Problem requirements
Tell how many lines in these records contain the string "Blender", with only the number as the reply.

┄┄┄┄┄┄┄┄┄┄┄┄┄┄┄┄┄┄┄┄

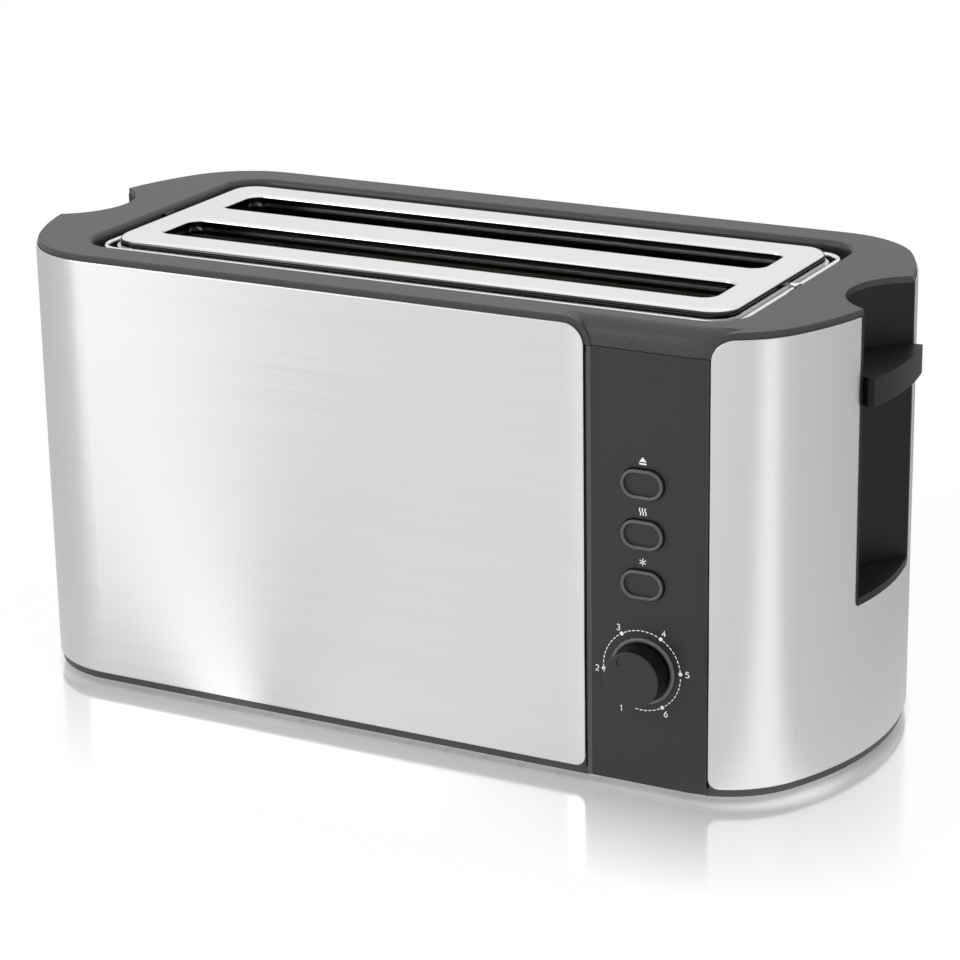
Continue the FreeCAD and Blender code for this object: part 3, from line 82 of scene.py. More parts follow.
def stretched_noise(nodes, links, scale, detail, roughness=0.5):
    """Noise over the object's own coordinates, scaled along each axis."""
    place = nodes.new("ShaderNodeTexCoord")
    mapping = nodes.new("ShaderNodeMapping")
    mapping.inputs["Scale"].default_value = scale
    noise = nodes.new("ShaderNodeTexNoise")
    noise.inputs["Scale"].default_value = 1.0
    noise.inputs["Detail"].default_value = detail
    noise.inputs["Roughness"].default_value = roughness
    links.new(place.outputs["Object"], mapping.inputs["Vector"])
    links.new(mapping.outputs[0], noise.inputs["Vector"])
    return noise.outputs["Fac"]


def ramp(nodes, links, source, stops):
    """A colour ramp through (place, grey or colour) stops."""
    made = nodes.new("ShaderNodeValToRGB")
    elements = made.color_ramp.elements
    while len(elements) < len(stops):
        elements.new(0.5)
    for element, (place, value) in zip(elements, stops):
        element.position = place
        colour = (value,) * 3 if isinstance(value, (int, float)) else value
        element.color = (*colour, 1)
    links.new(source, made.inputs[0])
    return made.outputs[0]


def span(nodes, links, source, low, high):
    """A value from noise spread between two numbers."""
    made = nodes.new("ShaderNodeMapRange")
    made.inputs["From Min"].default_value = 0.3
    made.inputs["From Max"].default_value = 0.7
    made.inputs["To Min"].default_value = low
    made.inputs["To Max"].default_value = high
    links.new(source, made.inputs["Value"])
    return made.outputs[0]


def add_bump(nodes, links, shader, height, strength, distance, edge_round=None):
    bump = nodes.new("ShaderNodeBump")
    bump.inputs["Strength"].default_value = strength
    bump.inputs["Distance"].default_value = distance
    links.new(height, bump.inputs["Height"])
    if edge_round:
        bevel = nodes.new("ShaderNodeBevel")
        bevel.samples = 6
        bevel.inputs["Radius"].default_value = edge_round
        links.new(bevel.outputs[0], bump.inputs["Normal"])
    links.new(bump.outputs[0], shader.inputs["Normal"])
    return bump


# Materials

# The well round the slot plate, where the cover is painted near-black and dull: painted shade in the recess
PLATE_LOW, PLATE_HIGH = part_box("slot_plate")
WELL_PAST_PLATE = Vector((9, 13, 30)) * MM
WELL_TOP_DROP = 4 * MM
WELL_TOP = PLATE_HIGH.z - WELL_TOP_DROP
WELL_PAINTED_SHADE = (PLATE_LOW - WELL_PAST_PLATE,
        Vector((PLATE_HIGH.x + WELL_PAST_PLATE.x, PLATE_HIGH.y + WELL_PAST_PLATE.y, WELL_TOP)))

# The slot plate under its rounded edge, painted dark as painted shade standing for the dark well it reflects,
# less dark on its lip's top
FAR = Vector((1, 1, 1))
PLATE_WALL_DROP = 1.2 * MM
LIP_TOP_DROP = 4.5 * MM
LIP_HALF = 0.8 * MM
LIP_TOP = PLATE_HIGH.z - LIP_TOP_DROP
PLATE_PAINTED_SHADES = (
    (-FAR, Vector((FAR.x, FAR.y, PLATE_HIGH.z - PLATE_WALL_DROP)), 0.05),
    (Vector((-FAR.x, -FAR.y, LIP_TOP - LIP_HALF)), Vector((FAR.x, FAR.y, LIP_TOP + LIP_HALF)), 0.55),
)

# The control panel's left rim, painted lighter as a painted highlight, and the knob behind its face, painted
# near-black as painted shade
RIM_START = 0.7 * MM
RIM_END = 2.6 * MM
LEFT_RIM_HIGHLIGHT = (Vector((STEEL_HIGH.x + RIM_START, -FAR.y, -FAR.z)),
            Vector((STEEL_HIGH.x + RIM_END, FAR.y, FAR.z)))
KNOB_FACE_DEPTH = 0.9 * MM
KNOB_SIDE_SHADE = (Vector((KNOB_LOW.x - FAR.x, KNOB_LOW.y + KNOB_FACE_DEPTH, -FAR.z)), KNOB_HIGH + FAR)

# The main panel's right edge, bent out a little before the control panel
FLARE_LENGTH = 10 * MM
FLARE_RISE = 0.7 * MM


def flare(nodes, links):
    """A height that grows with the square of the way along the flared edge."""
    place = nodes.new("ShaderNodeTexCoord")
    split = nodes.new("ShaderNodeSeparateXYZ")
    links.new(place.outputs["Object"], split.inputs[0])
    way = nodes.new("ShaderNodeMapRange")
    way.inputs["From Min"].default_value = STEEL_HIGH.x - FLARE_LENGTH
    way.inputs["From Max"].default_value = STEEL_HIGH.x
    links.new(split.outputs["X"], way.inputs["Value"])
    square = nodes.new("ShaderNodeMath")
    square.operation = "POWER"
    square.inputs[1].default_value = 2
    links.new(way.outputs[0], square.inputs[0])
    return square.outputs[0]


def brushed_steel(name, brush, colours, roughness, spread, edge_round, flared=False):
    """Sheet metal brushed along one direction; brush is the noise scale along each axis."""
    made, nodes, links, shader = new_material(name)
    lines = stretched_noise(nodes, links, brush, 5, 0.65)
    links.new(ramp(nodes, links, lines, [(0.3, colours[0]), (0.7, colours[1])]), shader.inputs["Base Color"])
    links.new(span(nodes, links, lines, *roughness), shader.inputs["Roughness"])
    shader.inputs["Metallic"].default_value = 1.0
    if spread:
        tangent = nodes.new("ShaderNodeTangent")
        tangent.direction_type = "RADIAL"
        tangent.axis = "Z"
        links.new(tangent.outputs[0], shader.inputs["Tangent"])
        shader.inputs["Anisotropic"].default_value = spread
        shader.inputs["Anisotropic Rotation"].default_value = 0.25
    bump = add_bump(nodes, links, shader, lines, 0.07, 0.05 * MM, edge_round)
    if flared:
        bend = nodes.new("ShaderNodeBump")
        bend.inputs["Distance"].default_value = FLARE_RISE
        links.new(flare(nodes, links), bend.inputs["Height"])
        links.new(bump.inputs["Normal"].links[0].from_socket, bend.inputs["Normal"])
        links.new(bend.outputs[0], bump.inputs["Normal"])
    return made


def inside_block(nodes, links, low, high):
    """1 where the object's own coordinates lie inside a block, and 0 outside it."""
    place = nodes.new("ShaderNodeTexCoord")
    split = nodes.new("ShaderNodeSeparateXYZ")
    links.new(place.outputs["Object"], split.inputs[0])
    together = None
    for axis in range(3):
        away = nodes.new("ShaderNodeMath")
        away.operation = "COMPARE"
        away.inputs[1].default_value = (low[axis] + high[axis]) / 2
        away.inputs[2].default_value = (high[axis] - low[axis]) / 2
        links.new(split.outputs[axis], away.inputs[0])
        if together is None:
            together = away.outputs[0]
            continue
        both = nodes.new("ShaderNodeMath")
        both.operation = "MULTIPLY"
        links.new(together, both.inputs[0])
        links.new(away.outputs[0], both.inputs[1])
        together = both.outputs[0]
    return together


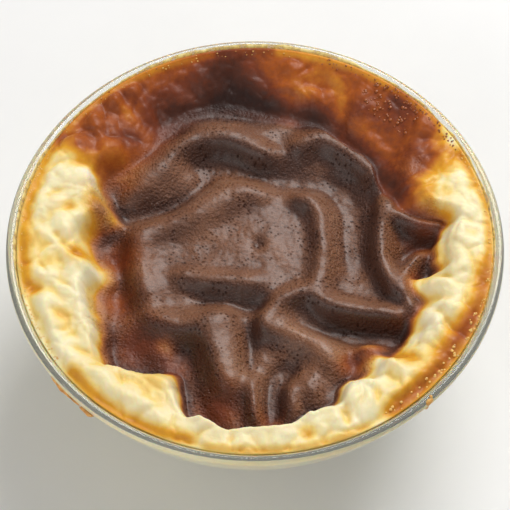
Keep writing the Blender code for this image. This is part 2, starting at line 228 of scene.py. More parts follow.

┄┄┄┄┄┄┄┄┄┄┄┄┄┄┄┄┄┄┄┄

Task answer
2